BOOTLEG: Regarding film, you graduated college the year Star Wars was released. What impact did it have on artist such as you, creatively and professionally?
M.S.: The period of the late seventies really opened the doors to what’s popular today. The success of films like Star Wars, Close Encounters and Alien basically took what was originally considered in the past a “B” type of a film and gave it a big budget. Look at the huge budgets of Spiderman and Lord of the Rings. Film studios realize now that there is an enormous market for fantasy, sci-fi and horror. The opportunities for artists increased just because the market opened up.
BOOTLEG: When working on a painting has the idea fully materialized for you or does it continue to change as you work?
M.S.: Sometimes I’ll get an image. I’ll actually see the painting already done. A lot of the paintings come out of nowhere. Just pop into my head. Like they were bubbling around in my subconscious and suddenly came to the top. Other times I’ll get a fragment of an idea or a title and have to work at having it come together. I’m always open to change when I’m working on a piece. Thinking, am I getting the story across? Does it read? Are the values right? I work in stages so things inevitably change as time goes on.
BOOTLEG: Creatively, do you still surprise yourself? Do you still get that little shock, that excitement at what you’ve done creatively?

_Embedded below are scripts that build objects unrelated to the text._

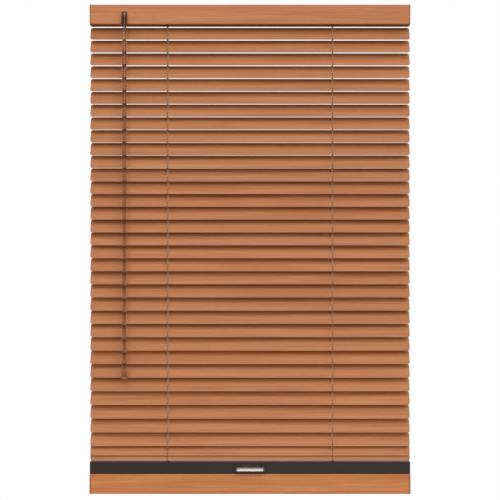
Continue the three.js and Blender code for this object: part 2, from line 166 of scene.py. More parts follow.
class BlindColours(bpy.types.PropertyGroup):
    """Colours of the finishes"""

    wood_light: colour("Light grain", "Light tone of the printed grain", "#d48d59")
    wood_dark: colour("Dark grain", "Dark tone of the printed grain", "#bd713f")
    wood_pore: colour("Pores", "Fine dark streaks in the printed grain", "#98572c")
    end_cap: colour("End cap", "Moulded caps of the headrail and bottom rail", "#b06c41")
    band: colour("Rail cover", "Dark moulded cover on the bottom rail", "#332722")
    ladder: colour("Ladder string", "Dyed ladder braid", "#a5693f")
    cord: colour("Lift cord", "Tan lift cord", "#dcaa86")
    acetal: colour("White plastic", "Moulded parts inside the headrail", "#c9c3ba")
    zinc: colour("Zinc", "Plated steel of the rod and brackets", "#c3c6ca")
    acrylic: colour("Wand", "Clear extruded wand", "#ebe6e2")
    smoke: colour("Wand sleeve", "Smoke-tinted clear plastic of the hook sleeve", "#b9a79d")
    nickel: colour("Handle", "Satin plated release handle", "#aea6a2")
    floor: colour("Floor", "Plain studio floor", "#e9e7e4")


def sizes():
    """The size settings of the scene."""
    return bpy.context.scene.blind_sizes


def colours():
    """The colour settings of the scene."""
    return bpy.context.scene.blind_colours


# ---- mesh helpers ----
def drop_faces(bm):
    """Deletes the faces and leaves their edges."""
    bmesh.ops.delete(bm, geom=bm.faces[:], context="FACES_ONLY")


def outline(bm, width, height, corner, at=(0, 0), steps=4):
    """Draws a rounded rectangle flat in XY, as a face."""
    verts = bmesh.ops.create_grid(bm, x_segments=1, y_segments=1, size=0.5)["verts"]
    bmesh.ops.scale(bm, vec=(width, height, 1), verts=verts)
    bmesh.ops.translate(bm, vec=(*at, 0), verts=verts)
    bmesh.ops.bevel(
        bm, geom=verts, offset=corner, segments=steps, profile=0.5, affect="VERTICES",
        material=-1,
    )


def punched(bm, outer, holes):
    """Fills a flat outline, leaving out the holes inside it. Each is (width, height, corner, at)."""
    for shape in (outer, *holes):
        outline(bm, *shape)
    drop_faces(bm)
    bmesh.ops.triangle_fill(bm, use_beauty=True, edges=bm.edges[:], normal=(0, 0, 1))
    bmesh.ops.recalc_face_normals(bm, faces=bm.faces[:])
    if bm.faces[:][0].normal.z < 0:
        bmesh.ops.reverse_faces(bm, faces=bm.faces[:])


def plate(width, height, thickness, corner, holes=(), edge=0.0):
    """A flat plate with holes, its middle at the origin and its thickness along Z."""
    bm = bmesh.new()
    punched(bm, (width, height, corner), holes)
    bmesh.ops.dissolve_limit(
        bm, angle_limit=0.01, verts=bm.verts[:], edges=bm.edges[:], use_dissolve_boundaries=False,
    )
    made = bmesh.ops.extrude_face_region(bm, geom=bm.faces[:])["geom"]
    top = [item for item in made if isinstance(item, bmesh.types.BMVert)]
    bmesh.ops.translate(bm, vec=(0, 0, thickness), verts=top)
    bmesh.ops.translate(bm, vec=(0, 0, -thickness / 2), verts=bm.verts[:])
    bmesh.ops.recalc_face_normals(bm, faces=bm.faces[:])
    if edge:
        soften(bm, edge)
    return bm


def soften(bm, radius, segments=2, above=40):
    """Rounds every edge that is sharper than an angle in degrees."""
    sharp = [e for e in bm.edges if e.is_manifold and e.calc_face_angle() > math.radians(above)]
    bmesh.ops.bevel(
        bm, geom=sharp, offset=radius, segments=segments, profile=0.5, affect="EDGES",
        material=-1, clamp_overlap=True,
    )


def turned(profile, steps=24):
    """A round piece spun about Z from (radius, height) points."""
    bm = bmesh.new()
    verts = [bm.verts.new((r, 0, z)) for r, z in profile]
    edges = [bm.edges.new(pair) for pair in zip(verts, verts[1:])]
    bmesh.ops.spin(
        bm, geom=verts + edges, cent=(0, 0, 0), axis=Z_AXIS, angle=math.tau, steps=steps,
        use_merge=True,
    )
    clean(bm)
    return bm


def clean(bm):
    """Merges doubled points, then turns every face outwards."""
    bmesh.ops.remove_doubles(bm, verts=bm.verts[:], dist=1e-6)
    bmesh.ops.recalc_face_normals(bm, faces=bm.faces[:])


def edges_of(verts):
    """The edges that meet at these points, each once and always in the same order."""
    return list(dict.fromkeys(edge for vert in verts for edge in vert.link_edges))


def hexagon(corner, depth, height):
    """An upright hexagonal bar with its middle at that height."""
    bm = bmesh.new()
    bmesh.ops.create_cone(
        bm, cap_ends=True, segments=6, radius1=corner, radius2=corner, depth=depth,
        matrix=Matrix.Translation((0, 0, height)),
    )
    return bm


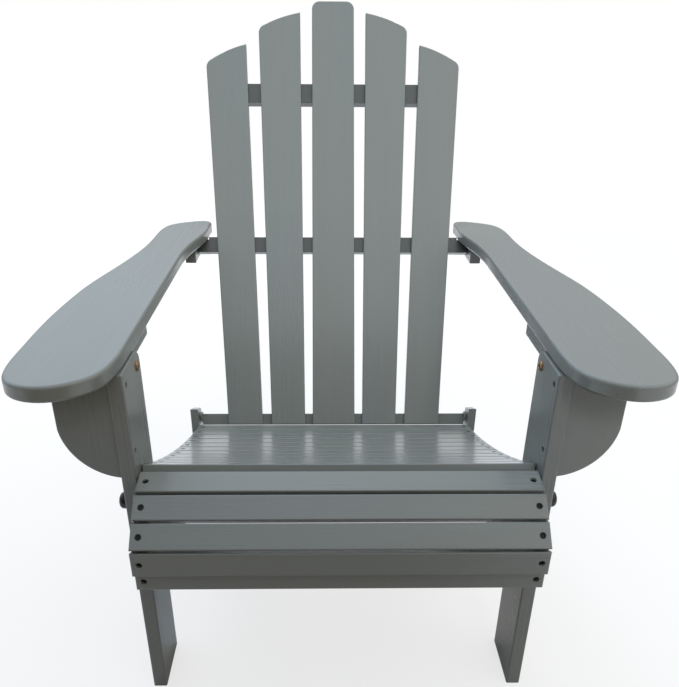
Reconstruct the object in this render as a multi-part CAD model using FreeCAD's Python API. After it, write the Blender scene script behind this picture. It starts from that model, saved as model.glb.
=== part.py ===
"""Folding adirondack chair in painted wood, in millimetres.

+X is the right side of the chair as seen from in front of it, +Y runs from the front of
the seat to the back, +Z is up. While the pieces are made, y = 0 is the front edge of the
front legs. They are written with the origin on the floor, under the middle of the whole
chair.
"""
import FreeCAD
import Part
import math
import os

Vector = FreeCAD.Vector

# ---- seat -----------------------------------------------------------------------------
SLAT_HALF = 248.0          # half the length of every seat slat
SLAT_THICK = 13.0
SLAT_GAP = 3.0             # between the sitting slats
SLAT_EASE = 1.5            # rounding of a seat slat's outer edges
TOP_SLATS = 11             # slats on the sitting surface
SLAT_SCREW_IN = 10.0       # a slat's screws, from its ends
SEAT_FRONT = (25.0, 368.2)     # the sitting surface is an arc through three (y, z)
SEAT_MIDDLE = (228.0, 271.5)
SEAT_REAR = (416.0, 207.0)
# The slats that wrap the waterfall front: upper end and lower end of the outer face, and
# how much narrower the slat is inside, at its upper and its lower edge.
NOSE_SLATS = [
    ((10.0, 367.6), (-26.5, 362.4), 0.0, 2.4),
    ((-30.2, 360.4), (-55.6, 340.8), 2.4, 0.4),
    ((-58.2, 338.8), (-82.4, 316.2), 0.4, 6.0),
    ((-82.4, 312.6), (-82.4, 278.2), 6.0, 0.0),
    ((-73.4, 276.2), (-73.4, 249.8), 0.0, 0.0),
]

# ---- side rails and ears ----------------------------------------------------------------
BOARD = 19.0               # thickness of legs, side rails, brackets and blocks
EASE = 2.0                 # rounding on the long edges of boards
STRINGER_FRONT = [(22.0, 244.0), (-58.0, 244.0)]
STRINGER_REAR = [(426.0, 186.0), (470.0, 166.0), (520.0, 134.0), (566.0, 92.0), (600.0, 50.0)]
REAR_FOOT = (556.0, 618.0)     # flat of the rear foot on the floor, along y
HEEL = 14.0                # upright end of the rear foot
EAR_THICK = 14.0
EAR_OUTLINE = [(416.0, 150.0), (416.0, 239.5), (446.0, 227.5), (456.0, 205.0),
               (462.0, 160.0), (450.0, 140.0)]
EAR_SCREWS = [(431.0, 168.0), (447.0, 154.0)]
EAR_HEAD_SINK = 4.2        # depth that the pivot bolt's head is let into the ear

# ---- back -------------------------------------------------------------------------------
LEAN = 28.5                # degrees from the vertical
BACK_FOOT = (419.0, 206.2)     # front of the slats' lower ends, as (y, z)
BACK_THICK = 12.0
BACK_PIVOT = (8.0, 16.0)   # (behind the slats' front face, up the slope)
ARM_PIVOT = (22.0, 333.0)
MIDDLE_SLAT = (38.8, 785.0)    # half width, top
MIDDLE_CORNER = 14.0
# For each side slat: the inner and outer edge at its foot, and its curved top as (x, up) at
# the inner corner, on the crown and at the outer corner.
SIDE_SLATS = [
    ((52.7, 114.4), ((61.0, 763.8), (98.0, 753.8), (137.8, 735.0))),
    ((131.0, 194.0), ((161.2, 704.6), (198.0, 691.4), (234.6, 669.6))),
]
SHOULDER = 15.0            # rounding of a side slat's outer top corner
BRACE_DEPTH = 20.0
LOWER_RAIL = (243.0, -0.5, 20.0)     # half length, lower edge, upper edge
ARM_BRACE = (231.5, 321.6, 349.6)
UPPER_BRACE = (224.0, 601.0, 636.0)
BRACE_EASE = 3.0
TENON_RADIUS = 14.2        # the arm brace's corners are turned down to this at its ends
TENON_END = 252.6
STRAP_THICK = 3.2
STRAP_RADIUS = 8.0
STRAP_PLATE = [(8.0, 8.0), (28.0, 4.0), (28.0, 18.0), (8.0, 24.0)]

# ---- arms -------------------------------------------------------------------------------
ARM_TOP = 523.0
ARM_THICK = 20.0
ARM_EASE = 4.0
# Outline of the right arm as (x, y): inner edge rearwards, rear end, outer edge forwards.
ARM_CURVE = [(253.5, 420.0), (251.0, 468.0), (246.0, 508.0), (239.5, 542.0), (234.8, 570.0),
             (232.6, 600.0), (232.6, 632.0), (236.0, 655.0), (250.0, 661.0), (270.0, 656.0),
             (290.0, 646.0), (307.0, 631.0), (317.0, 606.0), (320.5, 570.0), (321.5, 520.0),
             (325.5, 465.0), (334.5, 405.0), (347.5, 340.0), (361.0, 275.0), (370.5, 195.0),
             (375.0, 110.0), (374.5, 30.0), (371.5, -22.0), (361.0, -52.0), (343.0, -66.0),
             (318.0, -70.5), (294.0, -64.0), (273.0, -49.0), (259.5, -24.0), (254.5, 10.0),
             (253.5, 62.0)]
CLEAT = (30.0, 212.0, 36.0)          # front end, rear end, height
CLEAT_SCREWS = (110.0, 185.0)        # y
REAR_BLOCK = (560.0, 642.0, 34.5)
REAR_BLOCK_INNER = 253.0
REAR_BLOCK_SCREWS = (573.0, 618.0)

# ---- front legs -------------------------------------------------------------------------
LEG_INNER = 250.5          # inner face of the front leg
LEG_DEPTH = 85.0
LEG_PIVOT = (67.5, 484.8)  # leg to arm cleat
KNOB_AT = (32.0, 309.0)    # leg to side rail
BRACKET_BACK = 3.0         # the bracket stands this far behind the leg's front
BRACKET_WIDE = 68.2
BRACKET_CURVE = [(68.2, 430.0), (43.4, 382.0), (0.0, 361.8)]     # (out from the leg, z)
BRACKET_SCREWS = (485.3, 396.0)

# ---- fixings and clearances ---------------------------------------------------------------
RUN_GAP = 0.3              # between faces of bodies that move on each other
RUNNING = 0.1              # radial clearance at a pivot
SNUG = 0.03                # between a screw or bolt and its own hole
BOLT = 4.0                 # radii
SCREW_HEAD = 4.0
SCREW_SHANK = 2.0
SCREW_RECESS = 3.4         # depth of a screw's head below the surface
SCREW_HEAD_DEEP = 2.2
SCREW_LONG = 32.0
SLOT_LONG = 4.4            # cross slot in a screw's head
SLOT_WIDE = 0.9
SLOT_DEEP = 1.2
BOLT_HEAD = (6.5, 2.6, 1.6)          # radius, height, rounding: leg bolt
EAR_HEAD = (7.5, 4.0, 1.5)
BLOCK_HEAD = (7.5, 4.0, 2.0)
SOCKET = (2.4, 1.6)        # radius and depth of the key socket in the leg bolt
NUT = (7.0, 5.0)
INSERT = 5.0               # outer radius of the threaded sleeve for the knob
WASHER = (10.0, 1.6)
KNOB = (11.0, 16.5, 5.5)   # radius, reach from the leg, rounding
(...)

M.S.: It’s interesting how some of the stuff develops. I’ll be thinking of one thing and that will lead me to something else and in turn will spark off another train of thought. So sometimes I’m surprised where my mind will take me.
BOOTLEG: Your art is very rock and roll. Do you listen to music while you work?
M.S.: I love music. The majority of my tastes are in some type of rock. My collection includes 50’s, 60’s 70’s 80’s, 90’s and some of the current alternative stuff. Gothic, Dark Ambient, early heavy metal, pop, glitter, punk, post punk, electro pop, old pop vocal, and movie soundtracks. Among other things, stuff from the 30’s and 40’s big band jazz. The first album I ever bought was 2001: a space odyssey the movie soundtrack. Next I bought nothing but Beatles albums for a couple of years. Then I saw Sparks on American Bandstand. This was early seventies way before they became popular on MTV in the eighties. The unique thing about Sparks was their sense of humor. That was a big turning point for me and really influenced my take on things.